Cut to 7p.m. the following Monday. Leighton and I have made up our cast of characters and are waiting for people to arrive. Then we realize something: We don’t have a plot…or a game system. That was okay, though. I’d recently been tossing the idea that would eventually become QAGS around, so we wrote a few vague stats and numbers from 1 to 20 on some sheets of paper (the real character sheets were the drawings Leighton had prepared earlier, after all) and figured we’d wing it from there.

Then, in what would become the first of many five-minute planning sessions, Leighton and I came up with a plot. It was a superhero game, so we figured we’d have the characters fight something. It needed to be lame, and luckily Mr. Connor had just the thing: The HUMORALS! You’re probably wondering what the hell a humoral is. Well, you know how the Greeks had four elements, which led to the concept of elementals? There were also four bodily humors. You can guess the rest. Their names were, of course, Bloodbath, Bilestrike, Phlegmstorm, and Melankillia!

So, there we were with everything all ready to go. We were missing only one thing: players. Well, not entirely. A couple of people did show up. They were commonly known as “Hatboy” and “Greaseball” and were not the type of player we really wanted. Leighton and I spent the next hour or so trying to find somebody else to join us–sadly, to no avail. However, Hatboy and Greaseball really wanted to play our “Superhero game” and we were wired to run it, so we bit the bullet and ran for these putzes.

We decided that each of these morons would play two characters, and they would have to decide based entirely on our brief descriptions. They ended up with Captain Deity, Hotpantz, Tonguelash, and I believe A.X.X.E. The other PCs were run alternately by Leighton and me as NPCs.

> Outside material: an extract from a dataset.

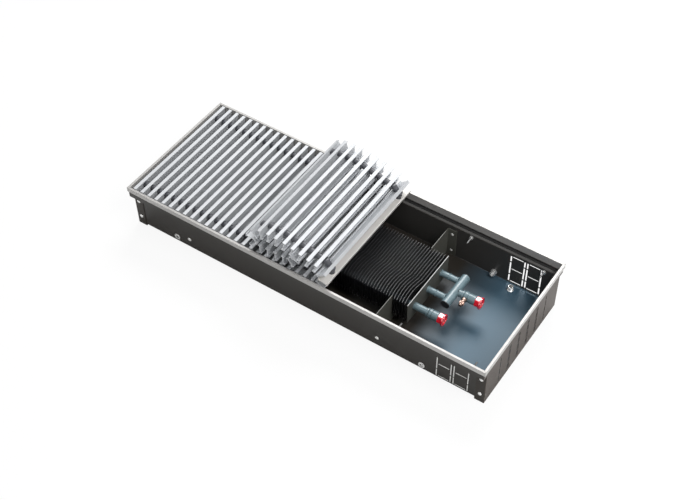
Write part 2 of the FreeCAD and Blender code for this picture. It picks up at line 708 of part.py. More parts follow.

At first, the “system” we were using required high rolls. Later in the evening, it required low rolls. Later still, Leighton and I threw out any pretense of a system and just made shit up. We enjoyed ourselves immensely. We had millions of cut scenes to things that had nothing to do with the game. We randomly pulled out cards from the Creators Universe set and had those characters make cameos. At some point, we pulled out a character named Morganna and decided that she was really Morgan LeFay. This obviously meant that team’s mentor, The Mysterious Dr. M (a really old and senile bald guy) was secretly Merlin, so we introduced this as a subplot. As some of you may know, Leighton and I can communicate vast amounts of information with a simple note. I think the entirety of this subplot was based on the scribble ‘Morganna=Morgan L’ to which Mr. Connor scribbled ‘Revenge Merlin (Dr)’ or something equally arcane.

Like I said, it was fun. Dr. M recited grocery list instead of mission briefings; humorals attacked; roket-powered ninja squirrels flew into wood chippers; Captain Deity was thrown through walls, causing buildings to collapse and civilians to die; Oriface tried to eat things (or mate with them, nobody was quite sure). There was only one scary thing: the players never seemed to catch on. They never figured out that the game was a parody of bad Image comics. They played the whole thing as a serious, gritty, superhero adventure. And they never figured out that we had no plot or system, even though it was VERY obvious. After an hour or so the “player characters” became little more than foils in our own epically bad Image comic. Once we started ignoring Hatboy and Greaseball (except for a token “roll your superpower” every now and then), things just got better.

And that was the first game of QAGS ever, even though we didn’t know it at the time. While it wasn’t the best beginning, it was the first game where we fully embraced the idea of just making things up and telling a fun story without worrying too much about the rules.